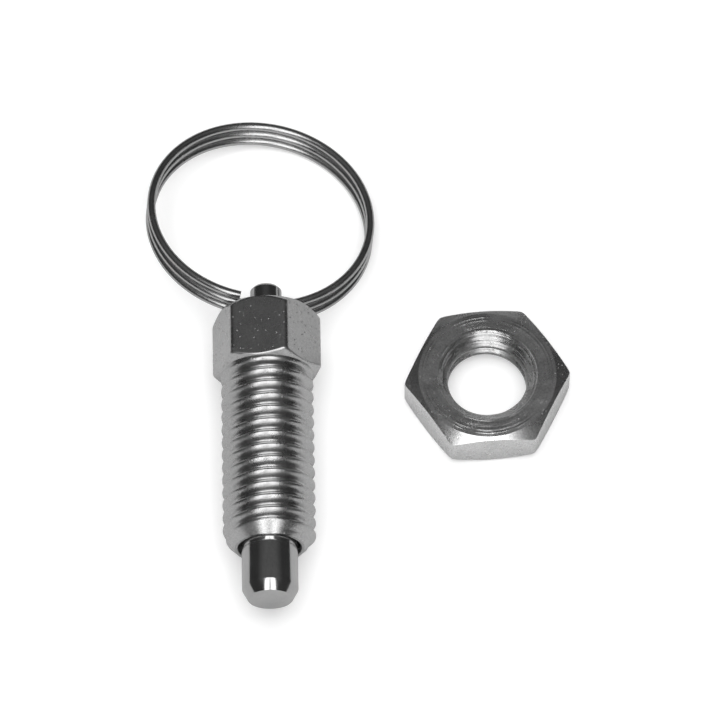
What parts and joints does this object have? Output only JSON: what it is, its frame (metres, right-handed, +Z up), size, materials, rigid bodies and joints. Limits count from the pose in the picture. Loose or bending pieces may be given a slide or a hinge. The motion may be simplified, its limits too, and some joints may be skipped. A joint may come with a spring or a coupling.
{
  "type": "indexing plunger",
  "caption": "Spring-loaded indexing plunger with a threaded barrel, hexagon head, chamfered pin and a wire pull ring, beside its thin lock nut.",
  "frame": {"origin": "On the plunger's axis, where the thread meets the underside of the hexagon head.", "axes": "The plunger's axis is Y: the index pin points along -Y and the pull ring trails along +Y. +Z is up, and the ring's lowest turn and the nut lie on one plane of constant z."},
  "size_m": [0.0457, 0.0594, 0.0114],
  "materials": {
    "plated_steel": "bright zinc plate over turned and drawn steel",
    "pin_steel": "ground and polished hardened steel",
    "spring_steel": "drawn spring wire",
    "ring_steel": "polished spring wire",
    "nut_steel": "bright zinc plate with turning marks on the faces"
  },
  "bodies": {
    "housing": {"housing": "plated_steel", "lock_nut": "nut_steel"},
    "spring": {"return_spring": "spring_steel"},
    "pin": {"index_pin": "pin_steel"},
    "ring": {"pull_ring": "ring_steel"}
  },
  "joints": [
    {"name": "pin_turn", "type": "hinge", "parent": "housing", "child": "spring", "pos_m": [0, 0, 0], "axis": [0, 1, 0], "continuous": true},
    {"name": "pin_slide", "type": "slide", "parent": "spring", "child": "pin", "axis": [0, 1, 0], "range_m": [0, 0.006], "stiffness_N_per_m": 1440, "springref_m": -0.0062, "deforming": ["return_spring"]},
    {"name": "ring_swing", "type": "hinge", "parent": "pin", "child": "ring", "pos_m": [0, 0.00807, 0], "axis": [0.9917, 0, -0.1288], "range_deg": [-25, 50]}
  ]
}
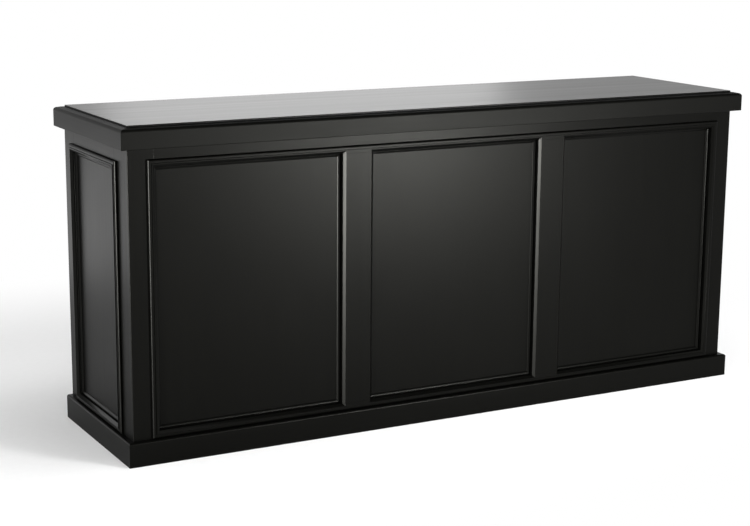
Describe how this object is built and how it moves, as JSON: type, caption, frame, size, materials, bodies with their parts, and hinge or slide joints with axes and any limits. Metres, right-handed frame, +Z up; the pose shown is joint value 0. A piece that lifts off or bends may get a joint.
--
Repeat every entry exactly, please.

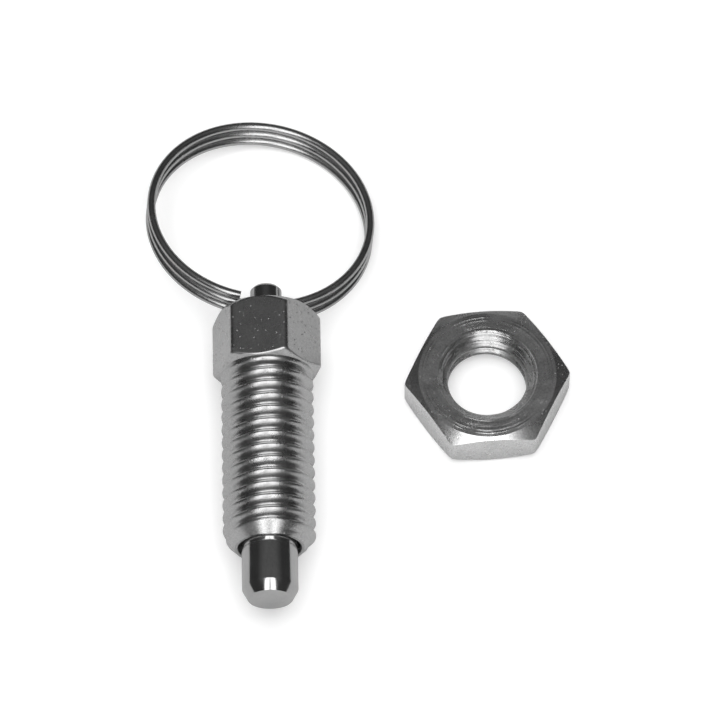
What parts and joints does this object have? Output only JSON: what it is, its frame (metres, right-handed, +Z up), size, materials, rigid bodies and joints. Limits count from the pose in the picture. Loose or bending pieces may be given a slide or a hinge. The motion may be simplified, its limits too, and some joints may be skipped. A joint may come with a spring or a coupling.
{
  "type": "indexing plunger",
  "caption": "Spring-loaded indexing plunger with a threaded barrel, hexagon head, chamfered pin and a wire pull ring, beside its thin lock nut.",
  "frame": {"origin": "On the plunger's axis, where the thread meets the underside of the hexagon head.", "axes": "The plunger's axis is Y: the index pin points along -Y and the pull ring trails along +Y. +Z is up, and the ring's lowest turn and the nut lie on one plane of constant z."},
  "size_m": [0.0457, 0.0594, 0.0114],
  "materials": {
    "plated_steel": "bright zinc plate over turned and drawn steel",
    "pin_steel": "ground and polished hardened steel",
    "spring_steel": "drawn spring wire",
    "ring_steel": "polished spring wire",
    "nut_steel": "bright zinc plate with turning marks on the faces"
  },
  "bodies": {
    "housing": {"housing": "plated_steel", "lock_nut": "nut_steel"},
    "spring": {"return_spring": "spring_steel"},
    "pin": {"index_pin": "pin_steel"},
    "ring": {"pull_ring": "ring_steel"}
  },
  "joints": [
    {"name": "pin_turn", "type": "hinge", "parent": "housing", "child": "spring", "pos_m": [0, 0, 0], "axis": [0, 1, 0], "continuous": true},
    {"name": "pin_slide", "type": "slide", "parent": "spring", "child": "pin", "axis": [0, 1, 0], "range_m": [0, 0.006], "stiffness_N_per_m": 1440, "springref_m": -0.0062, "deforming": ["return_spring"]},
    {"name": "ring_swing", "type": "hinge", "parent": "pin", "child": "ring", "pos_m": [0, 0.00807, 0], "axis": [0.9917, 0, -0.1288], "range_deg": [-25, 50]}
  ]
}
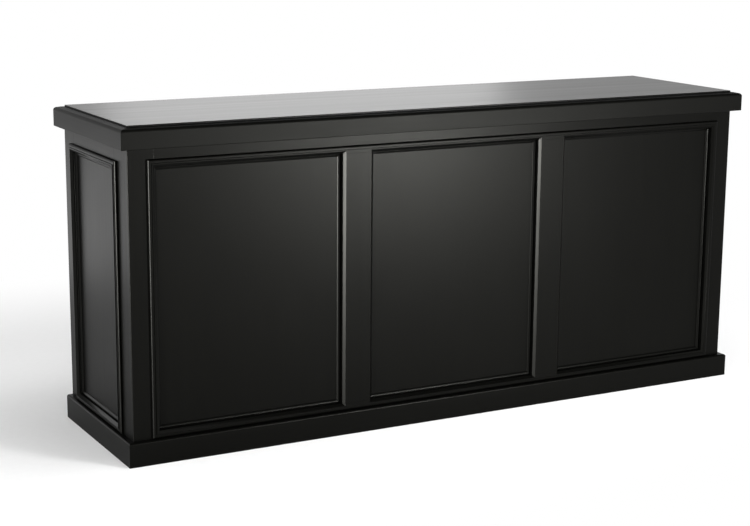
Describe how this object is built and how it moves, as JSON: type, caption, frame, size, materials, bodies with their parts, and hinge or slide joints with axes and any limits. Metres, right-handed frame, +Z up; the pose shown is joint value 0. A piece that lifts off or bends may get a joint.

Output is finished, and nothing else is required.